In recent years, the definition of qualified expenses has expanded, offering more flexibility. Account funds can now be used for:

  • Up to $10,000 per year, per beneficiary, for tuition at an eligible elementary or secondary public, private, or religious school.
  • Expenses for fees, books, supplies, and equipment for certain apprenticeship programs registered with the U.S. Department of Labor.
  • A lifetime maximum of $10,000 to be used for payments of principal or interest on a qualified student loan for the beneficiary or their sibling.
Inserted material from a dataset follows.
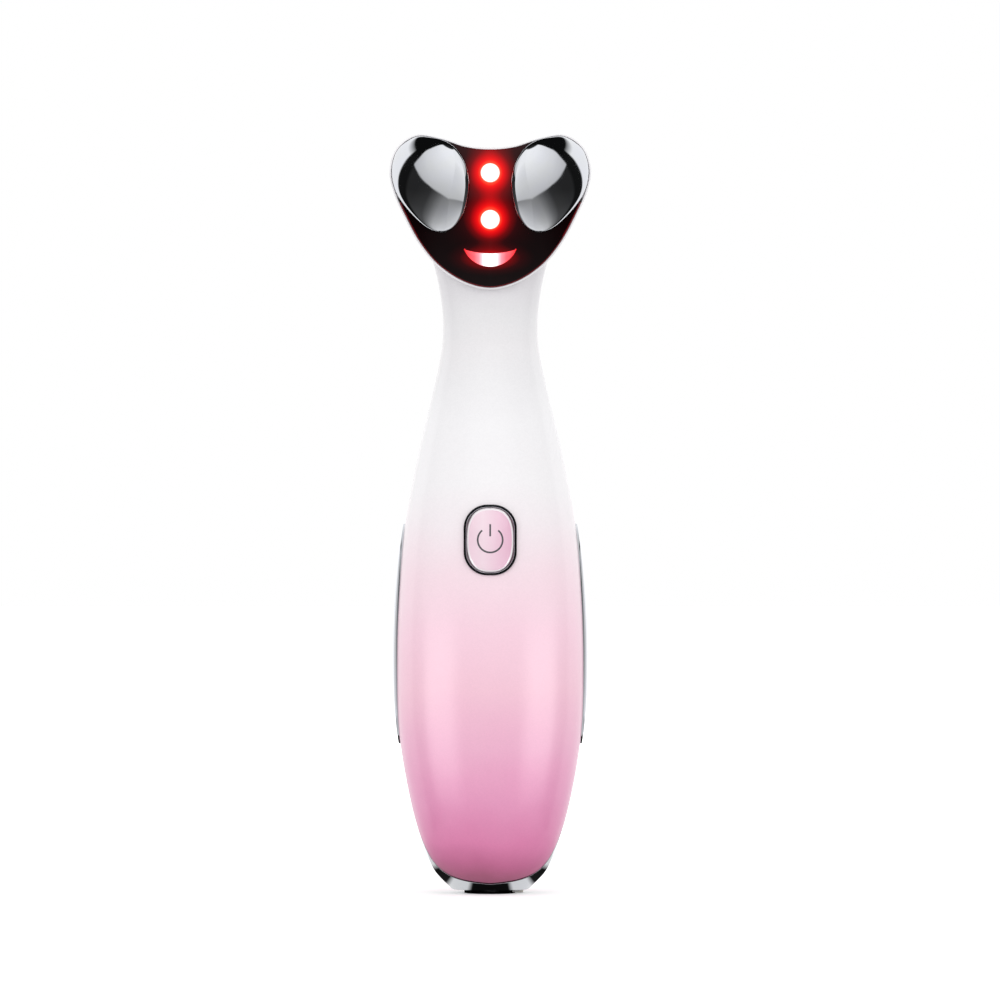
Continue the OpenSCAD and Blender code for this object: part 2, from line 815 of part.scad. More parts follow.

Taking a withdrawal for any purpose other than a QEE is known as a non-qualified withdrawal and has tax consequences. While the portion of the withdrawal that represents your original contributions is returned tax-free, the earnings portion is not. The earnings are subject to both federal and state ordinary income taxes, plus an additional 10% federal tax penalty.

For example, if you withdraw $10,000, and $2,000 of that is earnings, that $2,000 will be taxed as income and assessed the 10% penalty. This results in a $200 federal penalty on top of the income tax liability. The NC 529 Plan also charges a $50 processing fee for such a withdrawal.

Managing Your NC 529 Account Over Time

Account owners have flexibility in managing the NC 529 account as circumstances change. One feature is the ability to change the beneficiary. If the original beneficiary decides not to pursue higher education, receives a full scholarship, or has leftover funds, the account owner can change the beneficiary to another eligible member of the family without incurring any tax penalty. An eligible family member is broadly defined and includes the beneficiary’s spouse, children, siblings, parents, nieces, and nephews, among others.

Funds can also be moved between 529 plans through a rollover. An account owner can perform a tax-free rollover from another state’s 529 plan into the NC 529 Plan, or from the NC 529 Plan to another state’s plan, once within a 12-month period. This allows families to consolidate accounts or seek different investment options if their needs change.

A tax-free rollover from a 529 account to a Roth IRA for the beneficiary is permitted under specific conditions. The 529 account must have been open for at least 15 years, and any contributions or earnings from the last five years are not eligible for the rollover. The rollover is subject to the beneficiary’s annual Roth IRA contribution limit and has a lifetime maximum of $35,000.

Within the NC 529 Plan, account owners have control over how their contributions are invested. The plan offers a variety of investment portfolios with different strategies and levels of risk. To prevent active trading within the tax-advantaged account, federal rules limit how often an owner can change the investment options for their existing account balance. These changes are restricted to twice per calendar year or when the account beneficiary is changed.